- **Task goal**
Using the data below, output the first line and every line after it up to and including the line containing "MOUTH_ROUND = 0.8", exactly as written and with nothing added.

- **Source material**
=-=-=

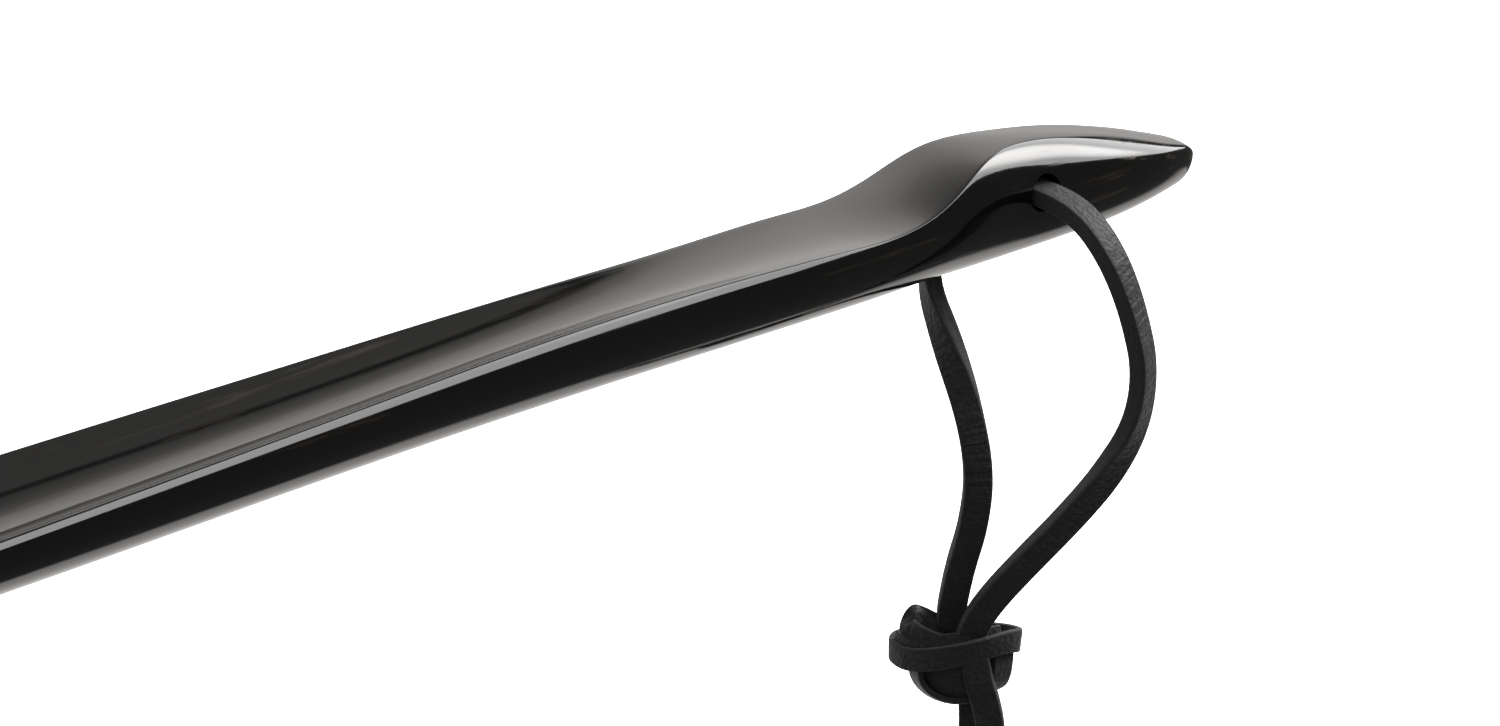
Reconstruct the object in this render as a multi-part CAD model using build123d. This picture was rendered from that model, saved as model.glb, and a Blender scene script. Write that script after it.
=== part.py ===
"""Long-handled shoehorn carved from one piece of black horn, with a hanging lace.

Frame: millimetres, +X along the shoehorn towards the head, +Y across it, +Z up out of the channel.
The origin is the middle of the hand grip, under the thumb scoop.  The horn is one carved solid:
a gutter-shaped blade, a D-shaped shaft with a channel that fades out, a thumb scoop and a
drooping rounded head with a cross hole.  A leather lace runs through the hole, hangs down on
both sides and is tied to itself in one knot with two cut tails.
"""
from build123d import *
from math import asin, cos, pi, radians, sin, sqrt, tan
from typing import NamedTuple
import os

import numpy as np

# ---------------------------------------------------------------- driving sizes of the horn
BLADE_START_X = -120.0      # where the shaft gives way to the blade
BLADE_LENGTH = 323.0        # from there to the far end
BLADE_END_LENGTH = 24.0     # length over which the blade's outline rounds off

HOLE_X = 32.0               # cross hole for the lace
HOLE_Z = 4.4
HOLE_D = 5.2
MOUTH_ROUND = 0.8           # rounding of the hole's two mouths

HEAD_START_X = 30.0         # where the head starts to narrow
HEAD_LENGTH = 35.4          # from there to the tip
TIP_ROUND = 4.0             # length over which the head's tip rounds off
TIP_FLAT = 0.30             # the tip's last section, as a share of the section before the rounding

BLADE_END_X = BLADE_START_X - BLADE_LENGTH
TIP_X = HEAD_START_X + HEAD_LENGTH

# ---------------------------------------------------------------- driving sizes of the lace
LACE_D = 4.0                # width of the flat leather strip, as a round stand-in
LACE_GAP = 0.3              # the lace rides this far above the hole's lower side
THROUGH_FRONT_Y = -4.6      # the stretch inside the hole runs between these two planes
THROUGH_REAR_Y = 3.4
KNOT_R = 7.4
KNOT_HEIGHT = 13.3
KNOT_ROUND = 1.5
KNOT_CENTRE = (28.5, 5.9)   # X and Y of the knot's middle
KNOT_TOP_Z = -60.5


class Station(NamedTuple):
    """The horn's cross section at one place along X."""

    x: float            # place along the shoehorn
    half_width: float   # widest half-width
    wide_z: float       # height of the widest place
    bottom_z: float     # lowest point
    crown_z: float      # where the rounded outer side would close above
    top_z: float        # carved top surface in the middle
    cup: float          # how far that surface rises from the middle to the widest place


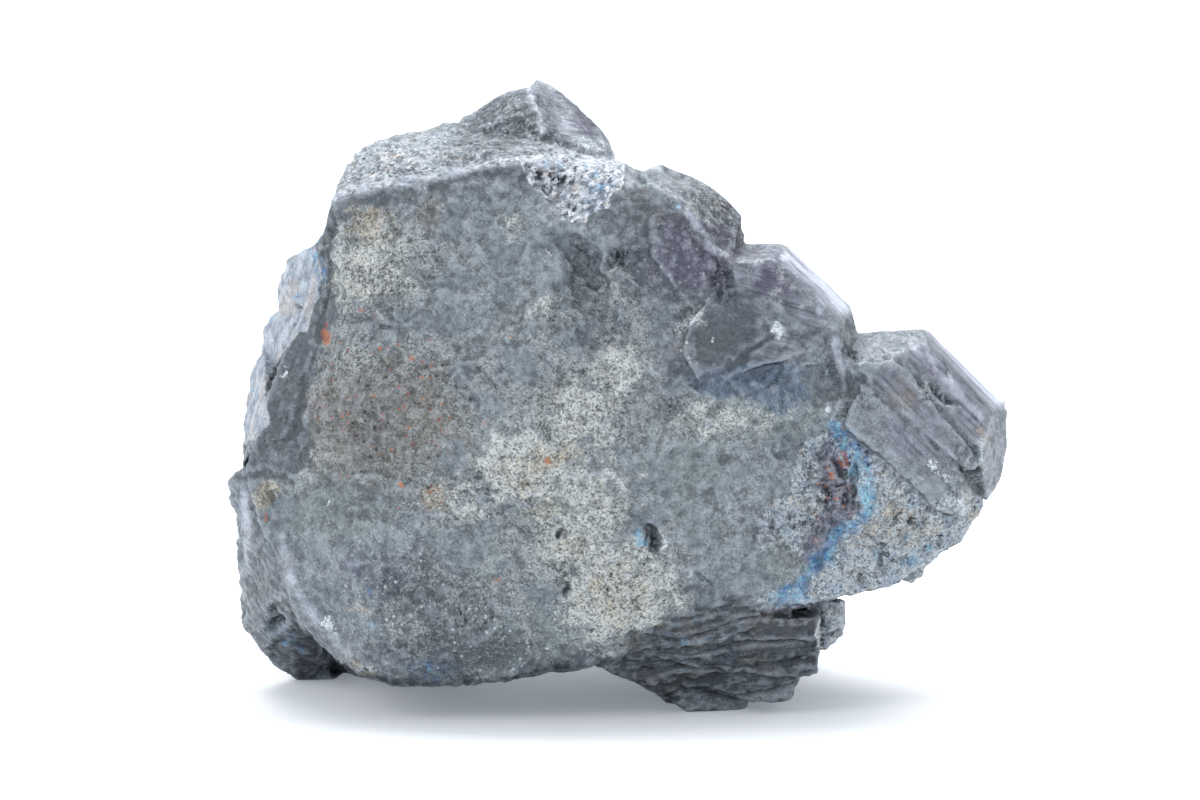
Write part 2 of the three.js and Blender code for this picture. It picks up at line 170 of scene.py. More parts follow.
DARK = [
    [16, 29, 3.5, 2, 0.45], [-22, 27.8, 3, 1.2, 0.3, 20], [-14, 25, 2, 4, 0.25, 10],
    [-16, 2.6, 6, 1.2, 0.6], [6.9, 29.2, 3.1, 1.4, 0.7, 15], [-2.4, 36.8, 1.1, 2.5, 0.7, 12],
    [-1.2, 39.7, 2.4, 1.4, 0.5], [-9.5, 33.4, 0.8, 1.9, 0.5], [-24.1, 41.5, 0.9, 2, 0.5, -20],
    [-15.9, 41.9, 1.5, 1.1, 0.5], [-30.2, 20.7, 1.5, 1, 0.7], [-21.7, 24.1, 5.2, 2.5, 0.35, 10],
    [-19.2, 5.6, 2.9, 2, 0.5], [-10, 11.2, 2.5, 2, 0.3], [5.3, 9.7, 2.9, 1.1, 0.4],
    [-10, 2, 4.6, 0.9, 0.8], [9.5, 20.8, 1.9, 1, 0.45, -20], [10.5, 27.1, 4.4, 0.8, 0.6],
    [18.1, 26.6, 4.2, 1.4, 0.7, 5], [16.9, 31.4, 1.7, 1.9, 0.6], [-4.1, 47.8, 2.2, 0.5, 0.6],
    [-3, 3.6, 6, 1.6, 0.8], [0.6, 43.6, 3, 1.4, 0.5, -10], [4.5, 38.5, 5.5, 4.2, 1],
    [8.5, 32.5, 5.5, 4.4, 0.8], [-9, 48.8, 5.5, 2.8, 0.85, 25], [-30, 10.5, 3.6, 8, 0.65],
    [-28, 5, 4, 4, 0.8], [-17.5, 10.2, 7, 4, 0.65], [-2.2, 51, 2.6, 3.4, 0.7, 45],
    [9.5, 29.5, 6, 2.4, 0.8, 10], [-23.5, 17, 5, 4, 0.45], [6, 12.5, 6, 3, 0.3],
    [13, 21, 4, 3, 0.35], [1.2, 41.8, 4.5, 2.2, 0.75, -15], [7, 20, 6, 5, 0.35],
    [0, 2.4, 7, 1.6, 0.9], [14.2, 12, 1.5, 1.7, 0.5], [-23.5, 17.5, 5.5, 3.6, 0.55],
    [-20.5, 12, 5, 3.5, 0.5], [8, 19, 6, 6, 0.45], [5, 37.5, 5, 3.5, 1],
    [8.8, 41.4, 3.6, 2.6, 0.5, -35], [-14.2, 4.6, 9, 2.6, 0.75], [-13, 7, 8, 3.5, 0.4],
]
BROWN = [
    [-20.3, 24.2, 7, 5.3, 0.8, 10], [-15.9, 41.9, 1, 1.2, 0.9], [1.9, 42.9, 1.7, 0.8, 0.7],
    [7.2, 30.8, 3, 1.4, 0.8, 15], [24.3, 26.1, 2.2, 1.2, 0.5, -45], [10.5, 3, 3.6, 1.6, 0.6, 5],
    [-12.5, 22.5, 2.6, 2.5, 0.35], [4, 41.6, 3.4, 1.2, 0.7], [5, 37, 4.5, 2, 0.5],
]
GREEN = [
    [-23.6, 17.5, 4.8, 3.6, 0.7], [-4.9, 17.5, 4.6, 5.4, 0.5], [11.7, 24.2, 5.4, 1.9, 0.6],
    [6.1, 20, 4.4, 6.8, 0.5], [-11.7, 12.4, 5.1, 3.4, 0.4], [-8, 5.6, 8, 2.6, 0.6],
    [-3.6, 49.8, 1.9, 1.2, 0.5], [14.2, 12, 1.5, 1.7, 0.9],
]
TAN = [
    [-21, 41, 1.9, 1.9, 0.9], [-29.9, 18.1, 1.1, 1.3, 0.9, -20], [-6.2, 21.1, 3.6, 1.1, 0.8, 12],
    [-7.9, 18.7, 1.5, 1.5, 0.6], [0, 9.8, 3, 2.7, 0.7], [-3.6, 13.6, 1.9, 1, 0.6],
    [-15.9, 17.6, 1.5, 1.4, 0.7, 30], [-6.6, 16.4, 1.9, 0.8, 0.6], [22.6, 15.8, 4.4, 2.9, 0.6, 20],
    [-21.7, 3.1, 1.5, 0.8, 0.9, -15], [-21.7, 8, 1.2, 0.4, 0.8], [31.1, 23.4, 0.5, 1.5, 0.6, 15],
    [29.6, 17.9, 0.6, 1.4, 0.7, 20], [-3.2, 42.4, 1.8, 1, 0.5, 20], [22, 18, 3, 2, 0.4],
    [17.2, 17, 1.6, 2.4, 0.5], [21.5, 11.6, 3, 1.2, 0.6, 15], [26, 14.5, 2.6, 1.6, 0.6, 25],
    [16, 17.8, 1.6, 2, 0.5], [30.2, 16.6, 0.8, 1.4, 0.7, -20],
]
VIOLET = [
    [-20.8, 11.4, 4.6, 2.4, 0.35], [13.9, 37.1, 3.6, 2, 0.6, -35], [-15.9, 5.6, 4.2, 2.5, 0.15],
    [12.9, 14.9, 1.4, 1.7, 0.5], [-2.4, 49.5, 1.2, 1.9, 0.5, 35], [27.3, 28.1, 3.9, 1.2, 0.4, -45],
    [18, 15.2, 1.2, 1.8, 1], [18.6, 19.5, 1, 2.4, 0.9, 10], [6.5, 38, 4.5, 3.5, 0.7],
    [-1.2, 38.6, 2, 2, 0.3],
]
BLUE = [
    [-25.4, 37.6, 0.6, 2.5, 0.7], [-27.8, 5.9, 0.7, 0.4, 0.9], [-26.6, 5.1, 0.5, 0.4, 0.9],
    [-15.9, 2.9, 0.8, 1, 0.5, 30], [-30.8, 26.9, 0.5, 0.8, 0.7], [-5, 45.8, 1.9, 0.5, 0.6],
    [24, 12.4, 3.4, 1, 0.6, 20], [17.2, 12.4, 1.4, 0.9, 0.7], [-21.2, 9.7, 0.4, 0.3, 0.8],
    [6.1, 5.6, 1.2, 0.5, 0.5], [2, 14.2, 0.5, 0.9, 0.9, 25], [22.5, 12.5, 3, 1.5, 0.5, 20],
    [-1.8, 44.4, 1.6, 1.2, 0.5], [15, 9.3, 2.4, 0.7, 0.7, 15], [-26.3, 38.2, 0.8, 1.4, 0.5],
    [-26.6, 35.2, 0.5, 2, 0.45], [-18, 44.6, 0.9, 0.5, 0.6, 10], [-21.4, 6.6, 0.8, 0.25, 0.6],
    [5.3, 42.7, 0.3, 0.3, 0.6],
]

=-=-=

- **Answer in full**
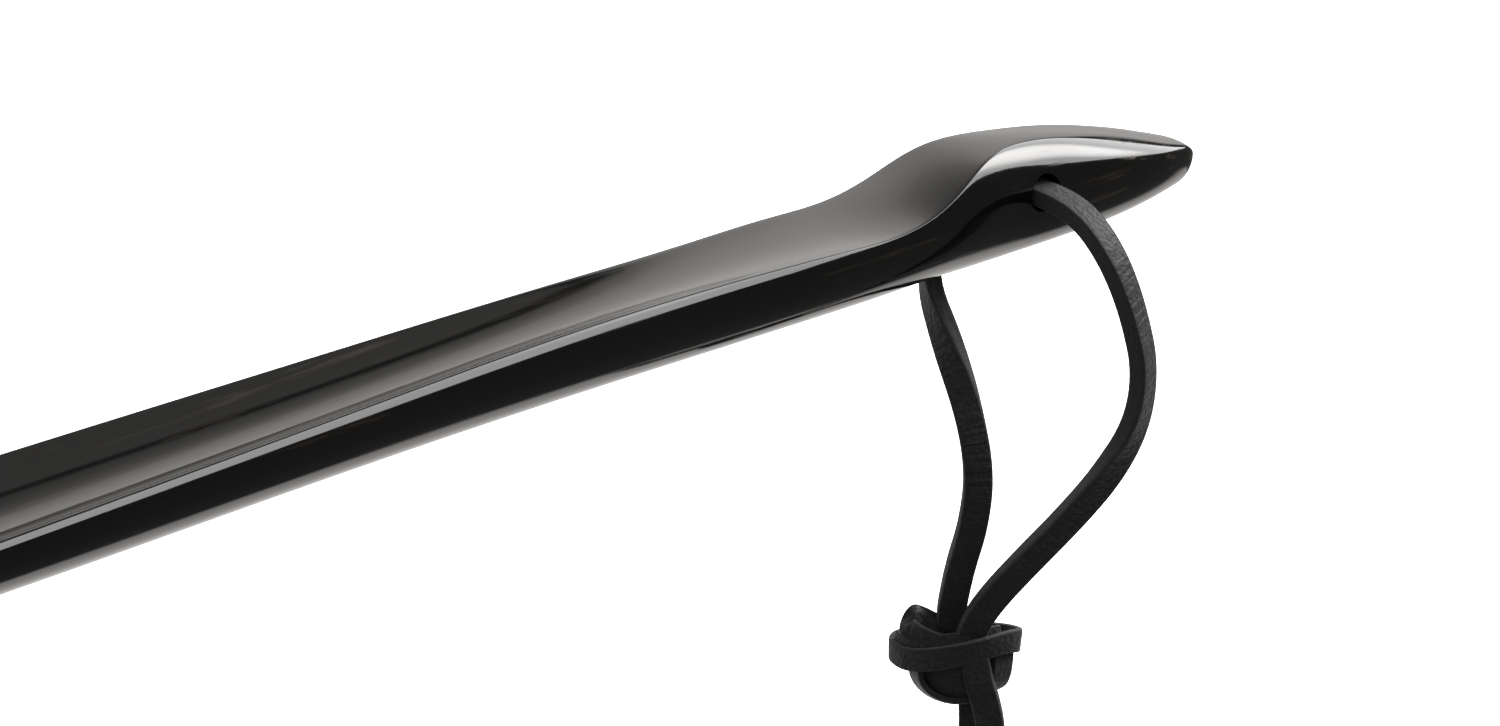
Reconstruct the object in this render as a multi-part CAD model using build123d. This picture was rendered from that model, saved as model.glb, and a Blender scene script. Write that script after it.
=== part.py ===
"""Long-handled shoehorn carved from one piece of black horn, with a hanging lace.

Frame: millimetres, +X along the shoehorn towards the head, +Y across it, +Z up out of the channel.
The origin is the middle of the hand grip, under the thumb scoop.  The horn is one carved solid:
a gutter-shaped blade, a D-shaped shaft with a channel that fades out, a thumb scoop and a
drooping rounded head with a cross hole.  A leather lace runs through the hole, hangs down on
both sides and is tied to itself in one knot with two cut tails.
"""
from build123d import *
from math import asin, cos, pi, radians, sin, sqrt, tan
from typing import NamedTuple
import os

import numpy as np

# ---------------------------------------------------------------- driving sizes of the horn
BLADE_START_X = -120.0      # where the shaft gives way to the blade
BLADE_LENGTH = 323.0        # from there to the far end
BLADE_END_LENGTH = 24.0     # length over which the blade's outline rounds off

HOLE_X = 32.0               # cross hole for the lace
HOLE_Z = 4.4
HOLE_D = 5.2
MOUTH_ROUND = 0.8           # rounding of the hole's two mouths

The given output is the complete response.